Ahora bien, para no dejarlo todo en manos de la guadaña creadora, nuestros agudos, sensibles, detectivescos y modianescos guías nos acercan a otra clase de muertes, la de los poetas que la han aceptado pero sin haberse sometido a su embrujo tentador, puesto que antes que ella estaba la obra, infinitamente más seductora que aquella. Maravillosos acercamientos a los lugares en los que transcurrió la vida de Emily Dickinson, William Carlos Williams, Elizabeth Bishop, Philip Larkin, Wallace Stevens, Marianne Moore, R. S. Thomas —entre otros— demuestran que hay otra creatividad excelsa posible que no necesita la autodestrucción como su máxima maestra porque requiere una lucidez calculadora que sabe que la obra es en sí misma de una exigencia absorbente y brutal, cuyo máximo enemigo sería la muerte misma.

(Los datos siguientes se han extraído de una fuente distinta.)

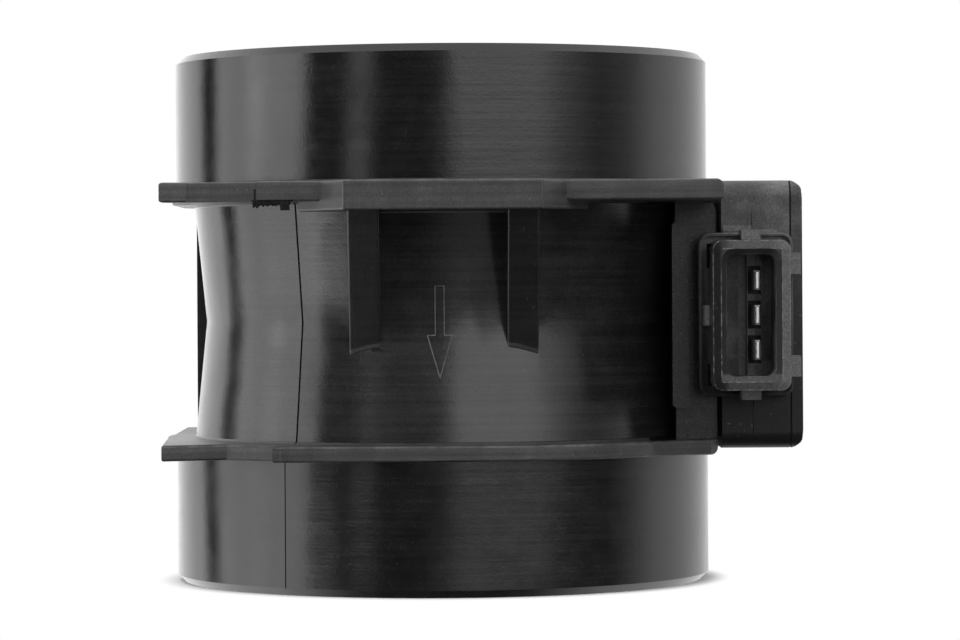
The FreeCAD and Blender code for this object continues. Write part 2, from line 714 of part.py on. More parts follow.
def plug_taper(front, back):
    """Solid between two round-cornered rectangles, each a width, a height, its y and a radius."""
    wires = []
    for width, height, y, radius in (front, back):
        solid = plug_block(width, height, (y, y + OVERCUT), radius)
        near = [face for face in solid.Faces if face.BoundBox.YMax < y + 0.01]
        wires.append(near[0].OuterWire)
    return Part.makeLoft(wires, True, True)


def plug_plate():
    """Plate at the socket's root, with a raised lip round its edge."""
    plate = plug_block(PLATE_W, PLATE_H, (PLATE_FRONT_Y, -BOX_HALF_Y), PLATE_CORNER_R)
    rim = [edge for edge in plate.Edges if edge.BoundBox.YMax < PLATE_FRONT_Y + 0.01]
    plate = plate.makeChamfer(PLATE_BEVEL, rim)
    sunk_y = (PLATE_FRONT_Y - OVERCUT, PLATE_FRONT_Y + PLATE_LIP_H)
    sunk = plug_block(PLATE_W - 2 * PLATE_LIP_W, PLATE_H - 2 * PLATE_LIP_W, sunk_y,
                      PLATE_CORNER_R - PLATE_LIP_W)
    return plate.cut(sunk)


def plug_shroud():
    """Base plate and shroud of the plug socket, with its keys, before its cavity is cut."""
    rim_y = SHROUD_FRONT_Y + SHROUD_RIM_DEPTH
    rim_w = SHROUD_W - 2 * SHROUD_RIM_W
    rim_h = SHROUD_H - 2 * SHROUD_RIM_W
    rim_r = SHROUD_CORNER_R - SHROUD_RIM_W
    shroud = plug_block(SHROUD_W, SHROUD_H, (rim_y, -BOX_HALF_Y), SHROUD_CORNER_R)
    rim = plug_taper((rim_w, rim_h, SHROUD_FRONT_Y, rim_r),
                     (SHROUD_W, SHROUD_H, rim_y, SHROUD_CORNER_R))
    key_y = (PLATE_FRONT_Y - KEY_REACH, PLATE_FRONT_Y + PLATE_LIP_H)
    x = about(PLUG_X, SHROUD_W)
    z = about(PLUG_Z, SHROUD_H)
    keys = [block(shifted(END_KEY_X, PLUG_X), key_y, grown(z, KEY_TALL)),
            block((x[0] - KEY_TALL / 2, PLUG_X), key_y, shifted(LEFT_KEY_Z, PLUG_Z))]
    for key_z in RIGHT_KEY_Z:
        keys.append(block((PLUG_X, x[1] + RIGHT_KEY_TALL), key_y, shifted(key_z, PLUG_Z)))
    slot_x = shifted(SLOT_X, PLUG_X)
    slot_y = (PLATE_FRONT_Y - SLOT_REACH, -BOX_HALF_Y)
    slots = [block(slot_x, slot_y, shifted(slot_z, PLUG_Z)) for slot_z in SLOT_Z]
    return plug_plate().fuse([shroud, rim] + keys).cut(slots).removeSplitter()


def plug_cavity():
    """Space for the mating plug, with a bevelled mouth."""
    y = (SHROUD_FRONT_Y - OVERCUT, CAVITY_FLOOR_Y)
    cavity = plug_block(CAVITY_W, CAVITY_H, y, CAVITY_CORNER_R)
    wide_w = CAVITY_W + 2 * CAVITY_MOUTH
    wide_h = CAVITY_H + 2 * CAVITY_MOUTH
    mouth = plug_taper((wide_w, wide_h, SHROUD_FRONT_Y, CAVITY_MOUTH_CORNER_R),
                       (CAVITY_W, CAVITY_H, SHROUD_FRONT_Y + CAVITY_MOUTH_DEPTH, CAVITY_CORNER_R))
    return cavity.fuse(mouth)


def ledges():
    """Low ledges on the box over the plate, which slope out from their tops."""
    foot_z = PLUG_Z + PLATE_H / 2 - OVERCUT
    solids = []
    for limits, tall, out in LEDGES:
        x = shifted(limits, PLUG_X)
        top_z = foot_z + OVERCUT + tall
        corners = [(-BOX_HALF_Y + OVERCUT, foot_z), (-BOX_HALF_Y + OVERCUT, top_z),
                   (-BOX_HALF_Y, top_z), (-BOX_HALF_Y - out, foot_z + OVERCUT + tall / 4),
                   (-BOX_HALF_Y - out, foot_z)]
        points = [FreeCAD.Vector(x[0], y, z) for y, z in corners]
        solids.append(Part.Face(Part.makePolygon(points + points[:1])).extrude(X_AXIS * (x[1] - x[0])))
    return solids


def pin_places():
    """Heights of the pins' centres."""
    return [PLUG_Z + (step - (PIN_COUNT - 1) / 2) * PIN_PITCH for step in range(PIN_COUNT)]


def pin_bar():
    """Raised bar on the cavity's floor, with a pocket around each pin."""
    y = (CAVITY_FLOOR_Y - BAR_RISE, CAVITY_FLOOR_Y + OVERCUT)
    return block(about(PIN_X, BAR_W), y, about(PLUG_Z, CAVITY_H + OVERCUT))


def pin_pockets():
    """Pockets around the pins, sunk into the bar."""
    y = (CAVITY_FLOOR_Y - BAR_RISE - OVERCUT, CAVITY_FLOOR_Y - BAR_RISE + POCKET_DEPTH)
    return [block(about(PIN_X, POCKET_W), y, about(z, POCKET_H)) for z in pin_places()]


def pin(z, margin):
    """Flat blade from the socket through the box's wall to the board."""
    y = (CAVITY_FLOOR_Y - PIN_REACH, -BOX_HALF_Y + BOX_WALL + PIN_TAIL)
    return block(about(PIN_X, PIN_T + 2 * margin), y, about(z, PIN_W + 2 * margin))


def terminal_pin(z):
    """Pin with a bevelled tip."""
    solid = pin(z, 0)
    tip = [edge for edge in solid.Edges if edge.BoundBox.YMax < CAVITY_FLOOR_Y - PIN_REACH + 0.01]
    return solid.makeChamfer(PIN_TIP_BEVEL, tip)


def box_outline(x):
    """Box between two limits along X, with its four long edges rounded."""
    return rounded(block(x, (-BOX_HALF_Y, BOX_HALF_Y), BOX_Z), X_AXIS, BOX_EDGE_R)


def box_inside(x, margin):
    """Room inside the box's walls, smaller all round by a margin."""
    inset = BOX_WALL + margin
    y = grown((-BOX_HALF_Y, BOX_HALF_Y), -inset)
    return rounded(block(x, y, grown(BOX_Z, -inset)), X_AXIS, BOX_EDGE_R - BOX_WALL)


def electronics_housing():
    """Box and plug socket, moulded in one piece and open towards its cover."""
    box = box_outline((BOX_X, BOX_RIM_X)).cut(box_inside((BOX_FLOOR_X, BOX_RIM_X + OVERCUT), 0))
    window = block(grown((BOX_X, BOX_FLOOR_X), OVERCUT), about(0, BOX_WINDOW_W),
                   about(FINGER_Z, BOX_WINDOW_H))
    box = box.cut([window] + screw_holes(SCREW_PASS_R, grown((BOX_X, BOX_FLOOR_X), OVERCUT)))
    socket = plug_shroud().cut(plug_cavity())
    bar = pin_bar().common(plug_block(CAVITY_W, CAVITY_H, (SHROUD_FRONT_Y, -BOX_HALF_Y),
                                      CAVITY_CORNER_R))
    solid = box.fuse([socket, bar] + ledges())
    return solid.cut(pin_pockets() + [pin(z, 0) for z in pin_places()]).removeSplitter()


def box_gasket():
    """Thin gasket between the pad and the box, with a window for the leads and holes for the screws."""
    x = (PAD_X, BOX_X)
    z = grown((LOWER_TOP_Z, UPPER_FLANGE_Z), -BOX_GASKET_EDGE)
    sheet = block(x, grown((-PAD_HALF_Y, PAD_HALF_Y), -BOX_GASKET_SIDE), z)
    window = block(grown(x, OVERCUT), about(0, BOX_WINDOW_W), about(FINGER_Z, BOX_WINDOW_H))
    return sheet.cut([window] + screw_holes(SCREW_PASS_R, grown(x, OVERCUT)))


def electronics_cover():
    """Lid with a rounded outer corner above and below, and a lip that fits inside the box."""
    outer_x = COVER_X + COVER_T
    half_y = BOX_HALF_Y + OVERCUT
    corners = [(COVER_X, BOX_Z[0])]
    corners += [(outer_x - across, BOX_Z[0] + down) for across, down in COVER_CORNER]
    corners += [(outer_x - across, BOX_Z[1] - down) for across, down in reversed(COVER_CORNER)]
    corners.append((COVER_X, BOX_Z[1]))
    points = [FreeCAD.Vector(x, -half_y, z) for x, z in corners]
    profile = Part.Face(Part.makePolygon(points + points[:1])).extrude(Y_AXIS * 2 * half_y)
    plate = box_outline((COVER_X, outer_x)).common(profile)
    lip_x = (COVER_X - COVER_LIP_DEPTH, COVER_X)
    hollow = box_inside(grown(lip_x, OVERCUT), COVER_LIP_FIT + COVER_LIP_T)
    lip = box_inside(lip_x, COVER_LIP_FIT).cut(hollow)
    return plate.fuse(lip).removeSplitter()


def cover_seal():
    """Bead in the joint between the box's rim and its cover."""
    x = (BOX_RIM_X, COVER_X)
    inset = COVER_JOINT_INSET
    ring = block(x, grown((-BOX_HALF_Y, BOX_HALF_Y), -inset), grown(BOX_Z, -inset))
    ring = rounded(ring, X_AXIS, BOX_EDGE_R - inset)
    return ring.cut(box_inside(grown(x, OVERCUT), 0))


# Board and what stands on it

def base_plate():
    """Metal plate under the board, with a window for the leads."""
    x = (BOX_FLOOR_X, BOARD_X)
    y = grown((-BOARD_HALF_Y, BOARD_HALF_Y), BASE_PLATE_MARGIN)
    sheet = block(x, y, grown(BOARD_Z, BASE_PLATE_MARGIN))
    window = block(grown(x, OVERCUT), about(0, BOARD_WINDOW_W), about(FINGER_Z, BOARD_WINDOW_H))
    return sheet.cut(window)


def circuit_board():
    """Ceramic board under the pins' inner ends, with a window for the leads."""
    x = (BOARD_X, BOARD_TOP_X)
    sheet = block(x, (-BOARD_HALF_Y, BOARD_HALF_Y), BOARD_Z)
    window = block(grown(x, OVERCUT), about(0, BOARD_WINDOW_W), about(FINGER_Z, BOARD_WINDOW_H))
    return sheet.cut(window)


def board_part(y, from_edge, size_y, size_z, tall):
    """Small component that stands on the board, with its outer edges taken off."""
    z = (BOARD_Z[0] if from_edge > 0 else BOARD_Z[1]) + from_edge
    solid = block((BOARD_TOP_X, BOARD_TOP_X + tall), about(y, size_y), about(z, size_z))
    top = [edge for edge in solid.Edges if edge.BoundBox.XMin > BOARD_TOP_X + tall - 0.01]
    return solid.makeChamfer(CHIP_EDGE, top)


def housing_screws():
    """Four equal screws from the box's floor into the pad."""
    screws = []
    for y, z in screw_places():
        seat = FreeCAD.Vector(BOX_FLOOR_X, y, z)
        head = Part.makeCylinder(SCREW_HEAD_R, SCREW_HEAD_H, seat, X_AXIS)
        rim = [edge for edge in head.Edges if edge.BoundBox.XMin > BOX_FLOOR_X + SCREW_HEAD_H - 0.01]
        head = head.makeChamfer(SCREW_HEAD_BEVEL, rim)
        shank = Part.makeCylinder(SCREW_R, SCREW_LENGTH, seat, X_AXIS * -1)
        slot_x = (BOX_FLOOR_X + SCREW_HEAD_H - SCREW_SLOT_DEPTH, BOX_FLOOR_X + SCREW_HEAD_H + OVERCUT)
        slots = [block(slot_x, about(y, SCREW_SLOT_L), about(z, SCREW_SLOT_W)),
                 block(slot_x, about(y, SCREW_SLOT_W), about(z, SCREW_SLOT_L))]
        screws.append(head.fuse(shank).cut(slots).removeSplitter())
    return Part.makeCompound(screws)


def build():
    """Every piece by its node's name."""
    parts = {
        "duct_housing": duct_housing(),
        "straightener_grid": straightener_grid(),
        "inlet_mesh": inlet_mesh(),
        "mesh_retaining_ring": mesh_retaining_ring(),
        "sensor_finger": sensor_finger(),
        "finger_cover": cover_room(FINGER_COVER_FIT),
        "finger_seal": finger_seal(),
        "hot_film_element": film_plate(-1, HOT_FILM_REACH, 0),
        "air_temperature_element": film_plate(1, AIR_FILM_REACH, 0),
        "sensor_lead_frame": sensor_lead_frame(),
        "electronics_housing": electronics_housing(),
        "box_gasket": box_gasket(),
        "electronics_cover": electronics_cover(),
        "cover_seal": cover_seal(),
        "base_plate": base_plate(),
        "circuit_board": circuit_board(),
        "housing_screws": housing_screws(),
    }
    for number, z in enumerate(pin_places(), 1):
        parts[f"terminal_pin_{number}"] = terminal_pin(z)
    for name, place in PARTS_ON_BOARD.items():
        parts[name] = board_part(*place)
    return parts


os.makedirs("parts", exist_ok=True)
for node, shape in build().items():
    shape.exportStep(f"parts/{node}.step")
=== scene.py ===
import bpy
import bmesh
import json
import math
import random
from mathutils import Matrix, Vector


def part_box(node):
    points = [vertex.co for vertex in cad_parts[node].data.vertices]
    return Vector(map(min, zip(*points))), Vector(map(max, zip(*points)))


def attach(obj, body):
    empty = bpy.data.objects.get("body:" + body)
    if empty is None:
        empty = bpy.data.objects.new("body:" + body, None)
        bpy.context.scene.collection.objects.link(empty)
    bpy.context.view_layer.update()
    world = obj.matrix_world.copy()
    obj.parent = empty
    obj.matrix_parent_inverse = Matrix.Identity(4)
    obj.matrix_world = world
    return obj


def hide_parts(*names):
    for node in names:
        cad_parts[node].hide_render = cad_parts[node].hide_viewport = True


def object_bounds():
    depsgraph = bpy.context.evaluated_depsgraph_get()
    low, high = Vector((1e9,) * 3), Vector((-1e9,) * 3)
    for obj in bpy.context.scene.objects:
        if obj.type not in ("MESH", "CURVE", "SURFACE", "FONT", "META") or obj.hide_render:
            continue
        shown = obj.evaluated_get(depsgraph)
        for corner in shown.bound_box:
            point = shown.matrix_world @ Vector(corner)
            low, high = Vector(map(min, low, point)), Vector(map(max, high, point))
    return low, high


# A mass airflow sensor: a black moulded duct with an electronics box and a plug socket on its side.
# Lengths are in metres, and MM turns a size in millimetres into them.

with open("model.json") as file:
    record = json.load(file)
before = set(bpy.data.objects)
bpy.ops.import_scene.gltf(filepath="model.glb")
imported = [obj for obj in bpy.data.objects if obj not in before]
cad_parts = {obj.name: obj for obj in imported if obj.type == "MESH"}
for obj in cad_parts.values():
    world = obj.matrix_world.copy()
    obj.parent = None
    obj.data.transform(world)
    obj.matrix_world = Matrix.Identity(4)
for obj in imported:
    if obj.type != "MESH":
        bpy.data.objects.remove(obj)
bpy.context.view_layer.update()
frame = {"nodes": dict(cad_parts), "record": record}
NODES = frame["nodes"]
SLOT_OF = {part["node"]: part["material_slot"] for part in frame["record"]["subparts"]}
MM = 0.001

# Sizes of the duct, its clip block and its inlet mesh, as their solids have them
WAIST_R = 35.5 * MM
SHOULDER_R = 37.2 * MM
WAIST_Z = 38.9 * MM
WAIST_HALF_H = 17.3 * MM
LOWER_FLANGE_Z = (19.3 * MM, 21.6 * MM)
UPPER_FLANGE_Z = (56.2 * MM, 59.1 * MM)
BLOCK_LOW_Z = 54.8 * MM
MESH_R = 37.2 * MM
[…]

El duro trámite del paso del ser a la nada está siempre en todo laboratorio creativo, sea el arte que sea. Los creadores autodestructivos parecen necesitar la muerte cuanto antes, para que hable con fuerza en su obra sacrificada a su dominio. Los otros la visitan día a día, pero protegidos por la fuerza de la vida, a la que abrazan, incluso con dificultad, como en el caso extremo de Emily Dickinson. Es todo un viaje del que nos hablan con prodigio estos dos viajeros en este libro sensacional, Death of the Poets, donde la muerte habla y calla a la vez, con su enigmático lenguaje inaccesible.
‘Death of the Poets’. Paul Farley y Michael Symmons Roberts. Jonathan Cape. 432 páginas. 17,48 euros.